OBJECTIVE
Restate each of the lines given below, word for word.
===== MATERIAL FOR THIS EXERCISE =====
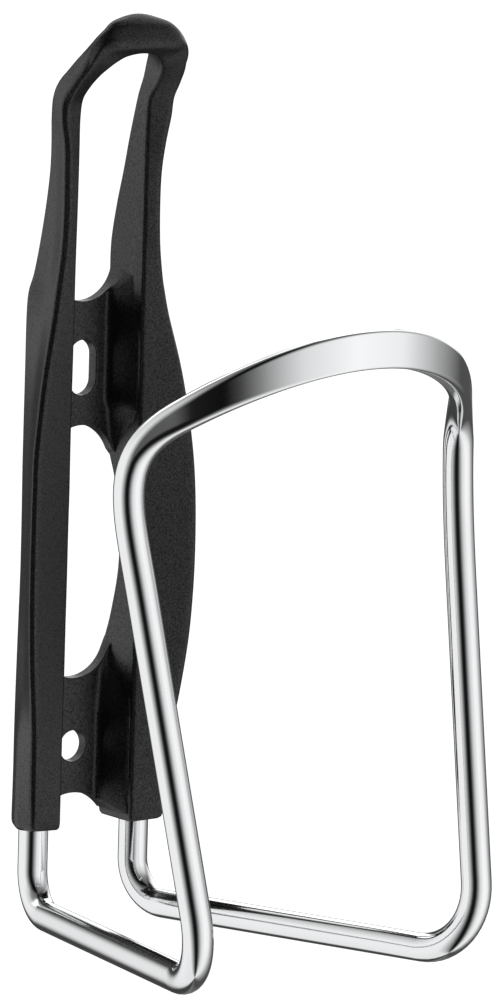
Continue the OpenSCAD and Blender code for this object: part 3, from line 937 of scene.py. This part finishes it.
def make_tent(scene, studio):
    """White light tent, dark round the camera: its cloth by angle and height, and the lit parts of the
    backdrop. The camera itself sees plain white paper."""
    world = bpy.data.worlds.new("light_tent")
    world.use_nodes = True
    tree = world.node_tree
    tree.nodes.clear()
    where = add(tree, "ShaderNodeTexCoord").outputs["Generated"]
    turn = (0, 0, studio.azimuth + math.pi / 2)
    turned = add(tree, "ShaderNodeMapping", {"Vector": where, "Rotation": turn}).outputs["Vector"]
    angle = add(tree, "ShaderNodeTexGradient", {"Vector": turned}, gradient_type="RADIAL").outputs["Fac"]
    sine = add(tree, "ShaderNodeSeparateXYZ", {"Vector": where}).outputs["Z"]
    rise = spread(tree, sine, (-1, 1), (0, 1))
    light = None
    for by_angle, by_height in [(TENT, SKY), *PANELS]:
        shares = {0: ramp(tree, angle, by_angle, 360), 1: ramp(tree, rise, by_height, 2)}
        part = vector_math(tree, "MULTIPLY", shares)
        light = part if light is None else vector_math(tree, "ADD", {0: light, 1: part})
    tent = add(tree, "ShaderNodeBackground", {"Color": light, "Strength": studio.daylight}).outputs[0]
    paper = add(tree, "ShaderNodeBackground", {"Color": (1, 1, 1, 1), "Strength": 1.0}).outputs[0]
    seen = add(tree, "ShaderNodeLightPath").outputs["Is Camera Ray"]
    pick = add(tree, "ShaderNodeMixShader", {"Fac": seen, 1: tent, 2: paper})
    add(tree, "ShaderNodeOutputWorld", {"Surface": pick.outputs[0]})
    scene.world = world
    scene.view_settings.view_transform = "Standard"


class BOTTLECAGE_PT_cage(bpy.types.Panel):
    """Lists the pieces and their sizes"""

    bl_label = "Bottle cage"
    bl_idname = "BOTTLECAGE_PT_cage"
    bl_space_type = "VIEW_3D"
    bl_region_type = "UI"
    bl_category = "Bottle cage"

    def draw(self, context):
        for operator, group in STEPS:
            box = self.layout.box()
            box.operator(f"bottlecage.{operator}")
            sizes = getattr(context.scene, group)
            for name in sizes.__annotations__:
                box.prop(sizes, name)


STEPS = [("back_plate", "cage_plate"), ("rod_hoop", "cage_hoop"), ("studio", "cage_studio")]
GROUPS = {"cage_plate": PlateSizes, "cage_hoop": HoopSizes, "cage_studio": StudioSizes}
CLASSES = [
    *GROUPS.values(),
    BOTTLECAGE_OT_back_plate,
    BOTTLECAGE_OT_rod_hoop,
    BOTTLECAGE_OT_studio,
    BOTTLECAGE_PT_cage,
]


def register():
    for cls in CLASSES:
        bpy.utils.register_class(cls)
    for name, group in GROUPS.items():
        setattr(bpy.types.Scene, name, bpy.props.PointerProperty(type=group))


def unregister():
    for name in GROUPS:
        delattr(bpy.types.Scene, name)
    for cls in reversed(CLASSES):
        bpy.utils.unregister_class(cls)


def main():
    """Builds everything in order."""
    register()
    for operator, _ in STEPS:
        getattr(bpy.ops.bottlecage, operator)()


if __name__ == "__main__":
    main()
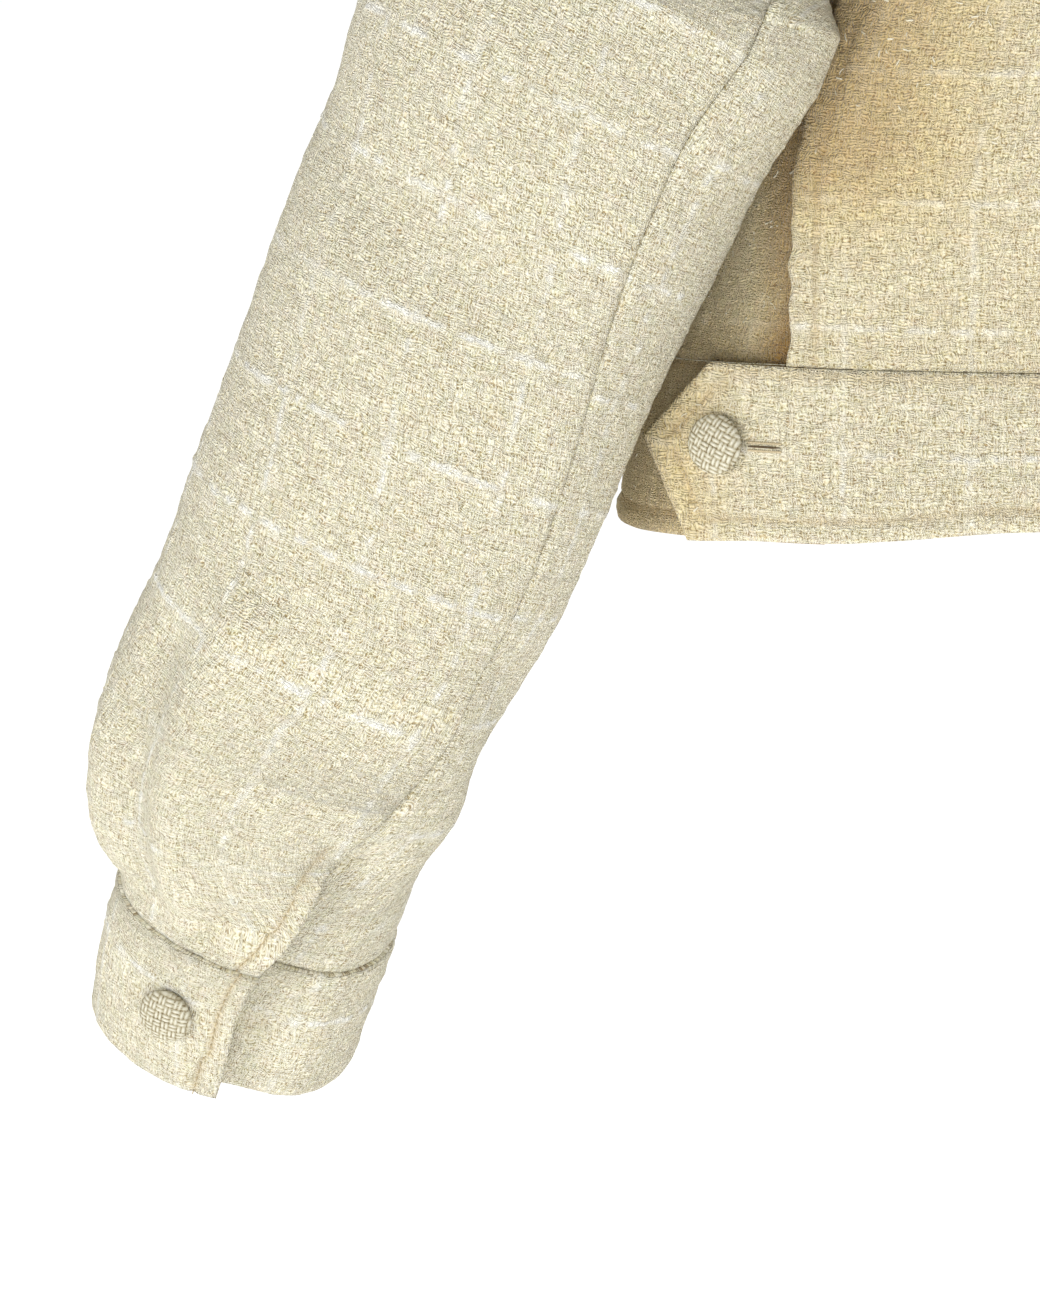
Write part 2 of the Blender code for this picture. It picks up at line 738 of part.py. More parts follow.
=====
THE RESULT
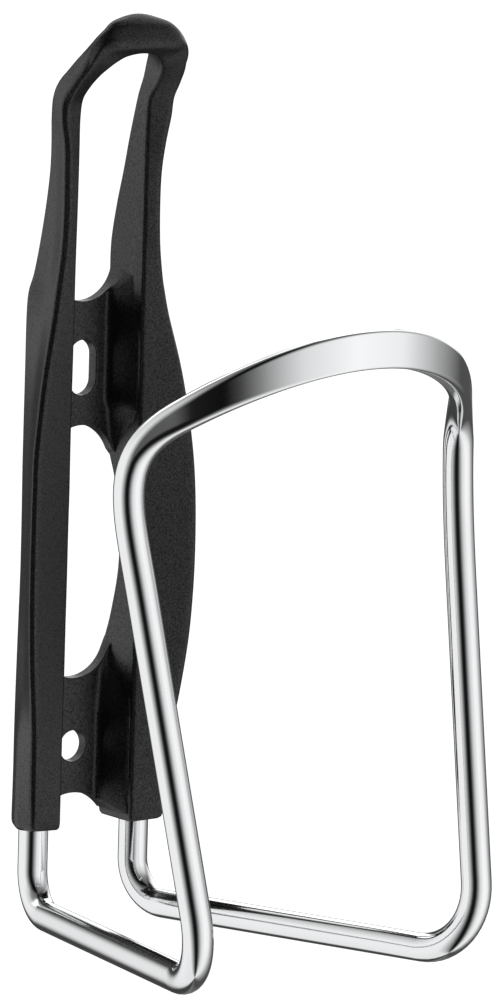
Continue the OpenSCAD and Blender code for this object: part 3, from line 937 of scene.py. This part finishes it.
def make_tent(scene, studio):
    """White light tent, dark round the camera: its cloth by angle and height, and the lit parts of the
    backdrop. The camera itself sees plain white paper."""
    world = bpy.data.worlds.new("light_tent")
    world.use_nodes = True
    tree = world.node_tree
    tree.nodes.clear()
    where = add(tree, "ShaderNodeTexCoord").outputs["Generated"]
    turn = (0, 0, studio.azimuth + math.pi / 2)
    turned = add(tree, "ShaderNodeMapping", {"Vector": where, "Rotation": turn}).outputs["Vector"]
    angle = add(tree, "ShaderNodeTexGradient", {"Vector": turned}, gradient_type="RADIAL").outputs["Fac"]
    sine = add(tree, "ShaderNodeSeparateXYZ", {"Vector": where}).outputs["Z"]
    rise = spread(tree, sine, (-1, 1), (0, 1))
    light = None
    for by_angle, by_height in [(TENT, SKY), *PANELS]:
        shares = {0: ramp(tree, angle, by_angle, 360), 1: ramp(tree, rise, by_height, 2)}
        part = vector_math(tree, "MULTIPLY", shares)
        light = part if light is None else vector_math(tree, "ADD", {0: light, 1: part})
    tent = add(tree, "ShaderNodeBackground", {"Color": light, "Strength": studio.daylight}).outputs[0]
    paper = add(tree, "ShaderNodeBackground", {"Color": (1, 1, 1, 1), "Strength": 1.0}).outputs[0]
    seen = add(tree, "ShaderNodeLightPath").outputs["Is Camera Ray"]
    pick = add(tree, "ShaderNodeMixShader", {"Fac": seen, 1: tent, 2: paper})
    add(tree, "ShaderNodeOutputWorld", {"Surface": pick.outputs[0]})
    scene.world = world
    scene.view_settings.view_transform = "Standard"


class BOTTLECAGE_PT_cage(bpy.types.Panel):
    """Lists the pieces and their sizes"""

    bl_label = "Bottle cage"
    bl_idname = "BOTTLECAGE_PT_cage"
    bl_space_type = "VIEW_3D"
    bl_region_type = "UI"
    bl_category = "Bottle cage"

    def draw(self, context):
        for operator, group in STEPS:
            box = self.layout.box()
            box.operator(f"bottlecage.{operator}")
            sizes = getattr(context.scene, group)
            for name in sizes.__annotations__:
                box.prop(sizes, name)


STEPS = [("back_plate", "cage_plate"), ("rod_hoop", "cage_hoop"), ("studio", "cage_studio")]
GROUPS = {"cage_plate": PlateSizes, "cage_hoop": HoopSizes, "cage_studio": StudioSizes}
CLASSES = [
    *GROUPS.values(),
    BOTTLECAGE_OT_back_plate,
    BOTTLECAGE_OT_rod_hoop,
    BOTTLECAGE_OT_studio,
    BOTTLECAGE_PT_cage,
]


def register():
    for cls in CLASSES:
        bpy.utils.register_class(cls)
    for name, group in GROUPS.items():
        setattr(bpy.types.Scene, name, bpy.props.PointerProperty(type=group))


def unregister():
    for name in GROUPS:
        delattr(bpy.types.Scene, name)
    for cls in reversed(CLASSES):
        bpy.utils.unregister_class(cls)


def main():
    """Builds everything in order."""
    register()
    for operator, _ in STEPS:
        getattr(bpy.ops.bottlecage, operator)()


if __name__ == "__main__":
    main()
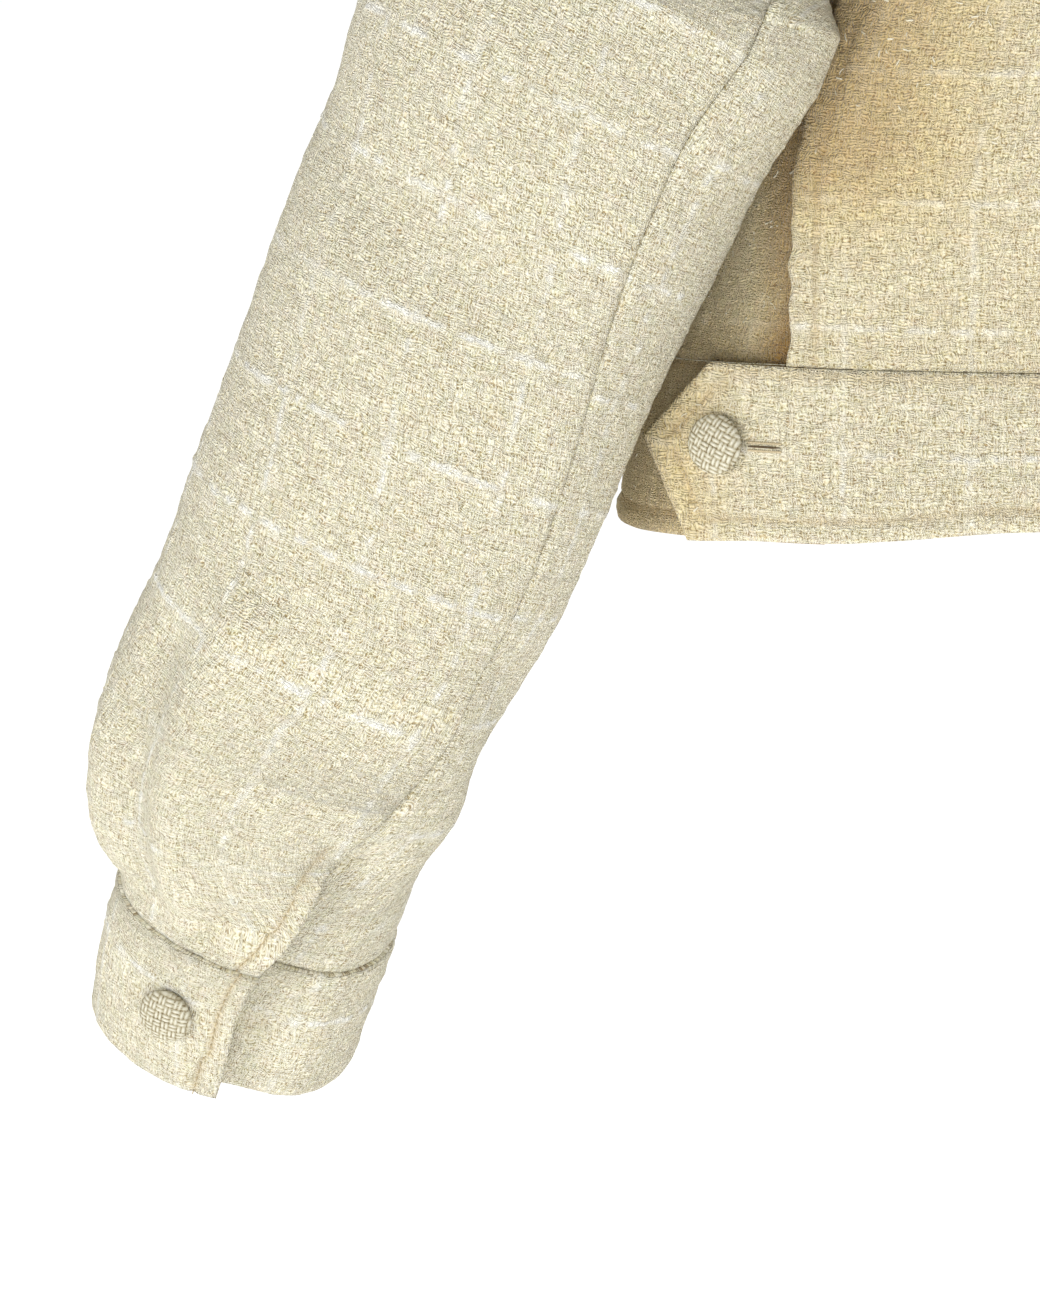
Write part 2 of the Blender code for this picture. It picks up at line 738 of part.py. More parts follow.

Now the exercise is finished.